Indeed, with its one hundred and nine footnotes and multi-page
bibliography one wonders how Sokal had time to do his day job which
was presumably teaching and doing research in physics.
Now Sokal is back at it again this time in
collaboration with another physicist Jean Bricmont of the
University of Louvain in Belgium. In this book which they call
Fashionable Nonsense; Postmodern Intellectuals' Abuse of Science
they deconstruct the pretentious pseudo-scientific nonsense of a
selection of French intellectuals.( The original Sokal article is
also reproduced with an essay of equal length that follows it to
explain the "jokes.") To an American reader, at least this
reader,
names like Paul Virilio and Luce Irigaray draw a blank. They might
as well be I.Schmalhausen and U.Talhausen. Indeed. if Sokal were to
write a second book saying that this one was a parody I would
believe him. I was constantly reminded of a summer job I once had
when I was a student. My professor, Philipp Frank, one of the
original members of the Vienna Circle-scientists and philosophers
who met in the early 1930s in various coffee houses in Vienna with
the express aim of trying to rid science of what they called
metaphysics- was writing a book on some of the nonsensical things
philosophers and others had said about Einstein's theory of
relativity. My job was to go to the library and dig up nonsense-
rather like Sokal's. I discovered that Henri Bergson, the French
philosopher who wrote a great deal about space and time, was an
especially fecund source. At least he had won a Nobel Prize for
Literature and, it is said he had influenced Proust. Sokal and
Bricmont explicitly say that they will not deal with Bergson. Pity.

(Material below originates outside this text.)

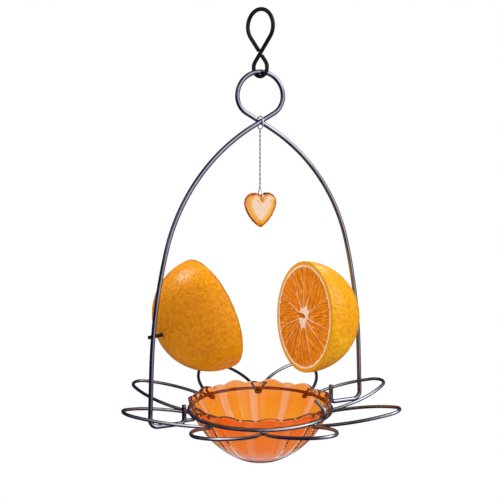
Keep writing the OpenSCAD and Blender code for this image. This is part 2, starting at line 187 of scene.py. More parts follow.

It would have been amusing to compare notes. As it is, we have to
settle for quotations like Irigaray's, " Or again: considerations
of pure mathematics have precluded the analysis of fluids except in
terms of laminated planes, solenoid movements ( of a current
privileging the relation to an axis}, spring-points, well-points,
whirlwind-points, which have only an approximate relation to
reality. Leaving some remainder. Up to infinity: the center of
these "movements" corresponding to zero supposes in them an
infinite speed which is physically unacceptable." [Italics in the
original] Reading this I was reminded of what a critic wrote about
Browning's Sordello; namely, he understood only the first and last
lines and that they were false.
Let is stipulate that the pages and pages
of quotations like this in Bricmont and Sokal's book are nonsense,
why then should we care. To this they give three
reasons,"..."a
waste of time in the human sciences, a cultural confusion that
favors obscurantism, and a weakening of the political left." Of
the
three the only one that makes any sense to me is the second. I
totally agree that anyone in another discipline who wants to make
use of the ideas of modern science has an obligation to make a
serious attempt to understand these ideas. To really understand
them requires a substantial intellectual investment. They are not
trivial. But there are good popular books. Moreover I am sure that
if any of the people in this book had simply gone to his or her
neighborhood physicist and said " I don't understand the quantum
theory, can you help me?", he or she, would have been greeted with
open arms. And,as Auden wrote," At least my pieces shall be
cheery/Like English bishops on the Quantum Theory."
Jeremy Bernstein
Jeremy Bernstein is currently working on a monograph on the
impeachment trial of Warren Hastings.
----------------------------------------------------------------------
Date: 23 Nov 1998 14:11:17 -0800
From: fed@mailhost.tcs.tulane.edu
Subject: Re: H-Nexa Post: J. Bernstein on Sokal/Bricmont
Dear SLS list,
I had vowed not to venture into the territory of the trolls again by
commenting on the science wars. It's just unrewarding, something like
suggesting to Kenneth Starr that the law is not sanctified. I'm
getting
palpitations just thinking about it. So consider this only as a
footnote to the post called "J. Bernstein on Sokal/Bricmont."
That post begins with
> Sense and Nonsense; A review of
> Fashionable Nonsense by Alan Sokal and Jean Bricmont; Picador
>
> Many years ago when I was beginning my
> career in physics I regularly attended meetings of the American
> Physical Society hoping to find a job. The Society published
> bulletins announcing the program of forthcoming sessions which
> consisted in large part of brief abstracts of five minute talks
> people would give to peddle their wares. I noticed that one of
> these talks was to be given by the collaboration of I.Schmalhausen
> and U.Talhausen. Ivan J.Schmalhausen was in fact a known scientist
> but U.Talhausen was a name unfamiliar to me. In fact he did not
> exist. The abstract was a joke, but it was sufficiently clever so
> that it got by the referees of the American Physical Society who
> were not noted for their sense of humor. I thought of this when I
> first read about the "parody"-the reason for the quotes
will
> shortly be explained-written by the New York University professor
> of physics Alan Sokal and published in 1996 in the journal Social
> Text.
Those highlighted words are Jeremy Bernstein's, apparently. I'll
assume
that they are, for the purposes of this footnote.
Bernstein must know that it is the privilege of every member of the
American Physical Society to post an abstract for a ten-minute
contributed paper for any national meeting, and that the abstracts for
these contributions are not refereed. All sorts of running jokes and
even, occasionally, pure lunacy show up in the Bulletin of the APS.
I'm not sure what impact, if any, this point has on Bernstein's brief
review--if indeed the text is Bernstein's; we know that internet
postings are not peer reviewed.
And please, Mr. Levitt, leave me alone.